Callaloo - cooking recipe

Ingredients
    2 tablespoons peanut oil
    1 medium Spanish onion, chopped
    2 garlic cloves, minced
    2 bird's-eye chilies, seeds and ribs removed, finely chopped
    1 1/2 teaspoons ground cumin
    1 1/2 teaspoons coriander seeds, crushed
    2 cups chicken stock or 2 cups broth
    1 cup coconut milk
    1 cup bottled clam juice
    1 cup heavy cream
    2 (10 ounce) packages frozen chopped spinach, thawed
    2 to 3 limes, juice of, plus more to taste (about 1/4 cup)
    1/2 teaspoon salt
Preparation
    Heat oil in a Dutch oven over medium-high heat. When oil is so hot it shimmers, add onion, garlic and chilies. Saute until onion is translucent, about 3 minutes.
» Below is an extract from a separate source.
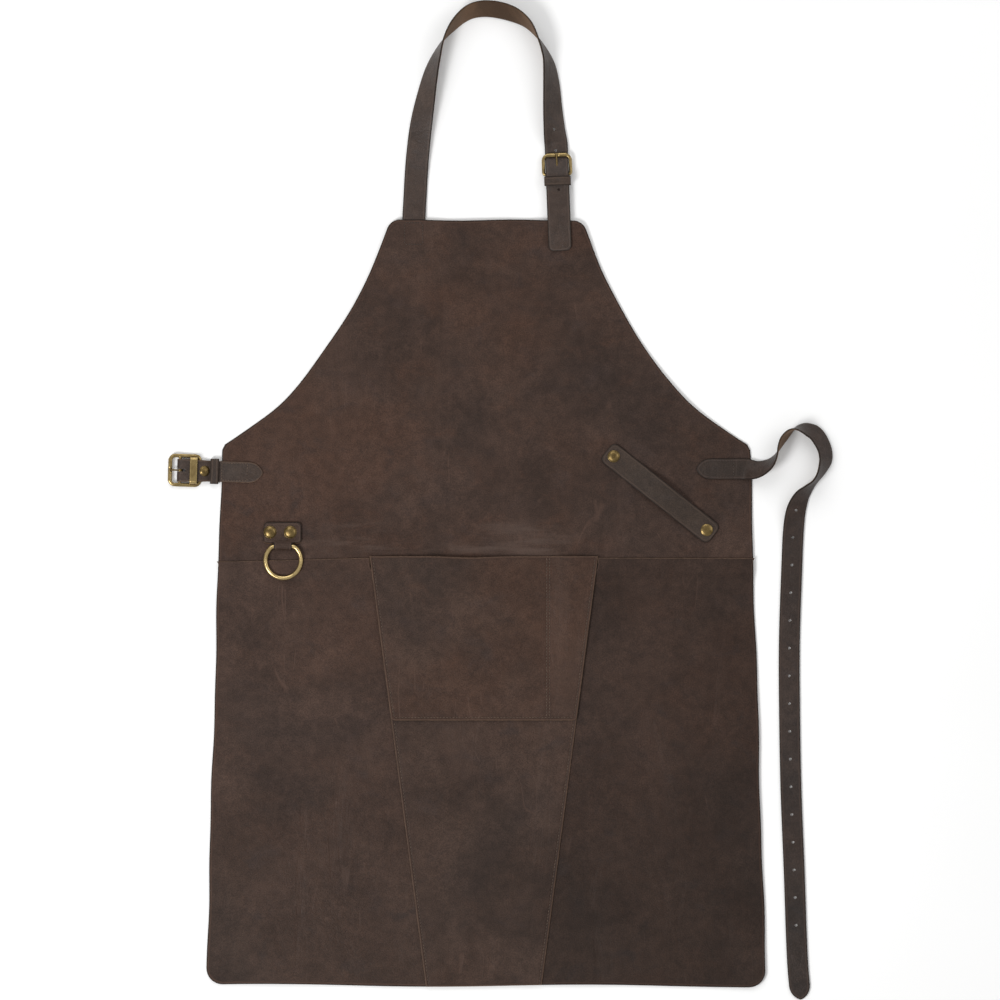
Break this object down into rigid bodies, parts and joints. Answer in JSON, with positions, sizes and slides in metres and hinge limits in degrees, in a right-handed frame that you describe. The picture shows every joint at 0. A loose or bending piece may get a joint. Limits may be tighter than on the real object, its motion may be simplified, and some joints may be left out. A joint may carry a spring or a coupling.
{
  "type": "welding apron",
  "caption": "Leather welding apron laid flat: bib with hollowed armholes, flared skirt, centre pocket with pen slot, towel strap, tool ring, buckled neck strap and punched waist strap.",
  "frame": {"origin": "centre of the whole layout, on the surface that the apron lies on", "axes": "+Y from the hem to the neck loop, +X to the waist strap's side, +Z out of the apron's front"},
  "size_m": [0.7322, 1.0993, 0.0261],
  "materials": {
    "body_leather": "waxed pull-up leather, mottled",
    "strap_leather": "smooth waxed leather, burnished edges",
    "brass": "antique brass, polished on the high spots",
    "thread": "waxed brown thread"
  },
  "bodies": {
    "apron": {"bib_panel": "body_leather", "skirt_left_panel": "body_leather", "skirt_right_panel": "body_leather", "skirt_centre_panel": "body_leather", "centre_pocket": "body_leather", "towel_strap": "strap_leather", "ring_tab": "strap_leather", "waist_tab": "strap_leather", "waist_strap": "strap_leather", "neck_strap": "strap_leather", "neck_tab": "strap_leather", "pocket_thread": "thread", "pocket_divider_thread": "thread", "centre_panel_thread": "thread", "waist_tab_thread": "thread", "waist_strap_thread": "thread", "neck_strap_thread": "thread", "neck_tab_thread": "thread", "towel_rivet_posts": "brass", "towel_rivet_caps": "brass", "ring_rivet_posts": "brass", "ring_rivet_caps": "brass", "waist_rivet_post": "brass", "waist_rivet_cap": "brass", "waist_buckle_frame": "brass", "waist_buckle_band": "brass", "neck_tab_rivet": "brass", "neck_buckle_frame": "brass"},
    "ring": {"tool_ring": "brass"},
    "waist_prong": {"waist_buckle_prong": "brass"},
    "waist_keeper_loop": {"waist_keeper": "strap_leather"},
    "neck_keeper_loop": {"neck_keeper": "strap_leather"},
    "neck_prong": {"neck_buckle_prong": "brass"}
  },
  "joints": [
    {"name": "ring_swing", "type": "hinge", "parent": "apron", "child": "ring", "pos_m": [-0.2384, -0.0512, 0.00578], "axis": [-1, 0, 0], "range_deg": [0, 140]},
    {"name": "waist_prong_swing", "type": "hinge", "parent": "apron", "child": "waist_prong", "pos_m": [-0.352, 0.0328, 0.0037], "axis": [0.0332, 0.9995, 0], "range_deg": [0, 120]},
    {"name": "waist_keeper_slide", "type": "slide", "parent": "apron", "child": "waist_keeper_loop", "axis": [0.9995, -0.0332, 0], "range_m": [0, 0.0022]},
    {"name": "neck_keeper_slide", "type": "slide", "parent": "apron", "child": "neck_keeper_loop", "axis": [0.0384, -0.9993, 0], "range_m": [0, 0.036]},
    {"name": "neck_prong_lift", "type": "hinge", "parent": "apron", "child": "neck_prong", "pos_m": [0.063, 0.3579, 0.005], "axis": [0.9993, 0.0384, 0], "range_deg": [0, 6]}
  ]
}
    Add cumin, coriander, chicken stock, coconut milk, clam juice and heavy cream; bring to a gentle simmer. Cook, partially covered, 30 minutes.
    Add spinach and bring to a boil. Reduce heat and simmer, stirring occasionally until spinach is cooked, about 5 minutes.
    In a blender, puree soup in batches until smooth. Transfer to a bowl. Stir in lime juice and salt to taste. Serve hot.